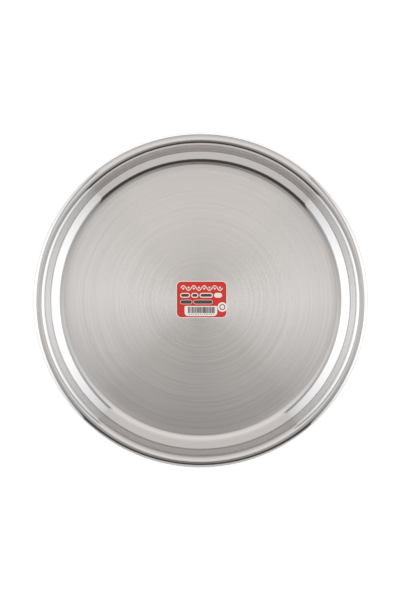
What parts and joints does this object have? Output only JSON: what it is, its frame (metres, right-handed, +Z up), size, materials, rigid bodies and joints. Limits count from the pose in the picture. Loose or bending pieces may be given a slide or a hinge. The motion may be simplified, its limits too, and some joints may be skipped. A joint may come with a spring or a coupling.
{
  "type": "thali plate",
  "caption": "Round flat steel plate with a low two-slope wall, a hemmed rim, a circular brushed floor and a printed label stuck to the middle of the floor.",
  "frame": {"origin": "middle of the flat resting face, at the bottom of the plate", "axes": "+Z up, out of the dish; +Y towards the top of the label; +X to the label's right"},
  "size_m": [0.3, 0.3, 0.0182],
  "materials": {
    "stainless_steel": "floor brushed in circles round the middle, wall and hemmed rim polished",
    "label_paper": "coated label paper printed red, with a white border",
    "patch_paper": "coated white label paper printed with dark bars",
    "dot_paper": "coated white label paper"
  },
  "bodies": {
    "root": {"plate": "stainless_steel", "label": "label_paper", "bar_patch": "patch_paper", "size_dot": "dot_paper"}
  },
  "joints": []
}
----
**EXERCISE TASK:** Extract the listing in its entirety and repeat it exactly.

**ANSWER TO THIS EXERCISE:**
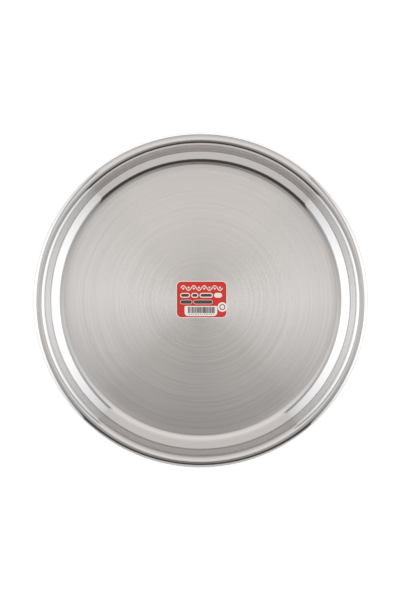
What parts and joints does this object have? Output only JSON: what it is, its frame (metres, right-handed, +Z up), size, materials, rigid bodies and joints. Limits count from the pose in the picture. Loose or bending pieces may be given a slide or a hinge. The motion may be simplified, its limits too, and some joints may be skipped. A joint may come with a spring or a coupling.
{
  "type": "thali plate",
  "caption": "Round flat steel plate with a low two-slope wall, a hemmed rim, a circular brushed floor and a printed label stuck to the middle of the floor.",
  "frame": {"origin": "middle of the flat resting face, at the bottom of the plate", "axes": "+Z up, out of the dish; +Y towards the top of the label; +X to the label's right"},
  "size_m": [0.3, 0.3, 0.0182],
  "materials": {
    "stainless_steel": "floor brushed in circles round the middle, wall and hemmed rim polished",
    "label_paper": "coated label paper printed red, with a white border",
    "patch_paper": "coated white label paper printed with dark bars",
    "dot_paper": "coated white label paper"
  },
  "bodies": {
    "root": {"plate": "stainless_steel", "label": "label_paper", "bar_patch": "patch_paper", "size_dot": "dot_paper"}
  },
  "joints": []
}